Sin embargo, también hay dificultades. Una es que las erupciones volcánicas compiten en el interés de las comunidades frente a otros fenómenos más frecuentes, como inundaciones, sismos y deslizamientos de tierra. Es más difícil convencer a los afectados de evacuar y perder sus fuentes de sustento cuando el fenómeno ocurre cada varias décadas o hasta siglos. Asimismo, hay que persuadir al Estado todos los años de que es necesario mantener el financiamiento de los observatorios. “Por fortuna este año se pudo, pero siempre estamos expuestos a la no renovación de contratos”, acota la coordinadora Castaño. “La última compra fuerte de equipos fue en 2010. Recién ahora, 15 años después, vamos a empezar a renovarlos”, añade.
Las otras catástrofes
Aunque no volcánicas, otras catástrofes anunciadas con antelación han conmocionado a Colombia en las últimas décadas. En 2010, un deslizamiento de tierra sepultó a Gramalote, en Norte de Santander. Fue lento en comparación con Armero —tardó dos días— y los 3.300 habitantes fueron evacuados a tiempo. No hubo muertos, pero sí fuertes críticas porque por años se habían desoído las advertencias de que el pueblo se encontraba en una zona de riesgo y debía ser reubicado. Siete años después, una serie de lluvias provocó una avalancha súbita de tierra en la ciudad de Mocoa, en riesgo por las montañas inestables y la confluencia de ríos. Murieron más de 330 personas y otras 400 resultaron heridas.

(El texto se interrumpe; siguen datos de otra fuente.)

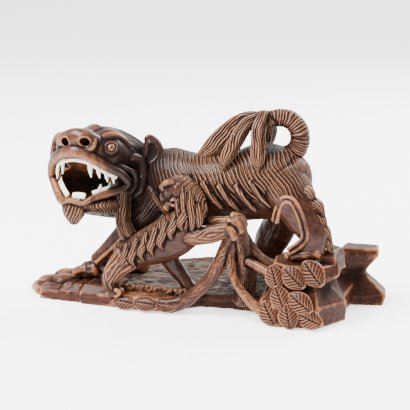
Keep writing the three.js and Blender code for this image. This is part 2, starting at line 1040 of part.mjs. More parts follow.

El director del Servicio Geológico Colombiano, Julio Fierro, reconoce en una videollamada que hay casos en los que “se repite la historia”. Comenta que la información científica “no fue usada” en Mocoa y señala que le preocupa el repoblamiento de la zona, algo que también sucede en los alrededores del Nevado del Ruiz. Según él, hay “dinámicas muy complejas” que exceden al Estado: grupos armados que desplazan a las personas a sitios de riesgo, autoridades municipales que permiten el poblamiento legal, empresas privadas que ofrecen servicios como energía en estas zonas. Afirma, sin embargo, que el recuerdo de la tragedia de 1985 aún tiene peso en la conciencia de los colombianos. “Es imposible siquiera imaginar a 25.000 personas muertas, así que no creo que la memoria de Armero sea fácil de borrar”, enfatiza.
A futuro, puede haber desafíos aún más significativos. Ceballos señala que existen volcanes “con un índice de explosividad muy grande” que no erupcionan hace más de 1.000 años. “Si tocara un evento en alguno de ellos, se desbordarían todas las capacidades locales”, advierte. En Colombia, los más preocupantes son el Cerro Bravo (nivel verde) y el Machín (amarillo). Por otro lado, prefiere concluir en un tono optimista: hay razones para creer que en el futuro se podrán establecer modelos para pronosticar el día y la hora de las erupciones. “Puede parecer una utopía, pero quizá los avances de la inteligencia artificial nos permitan reducir la incertidumbre”, dice.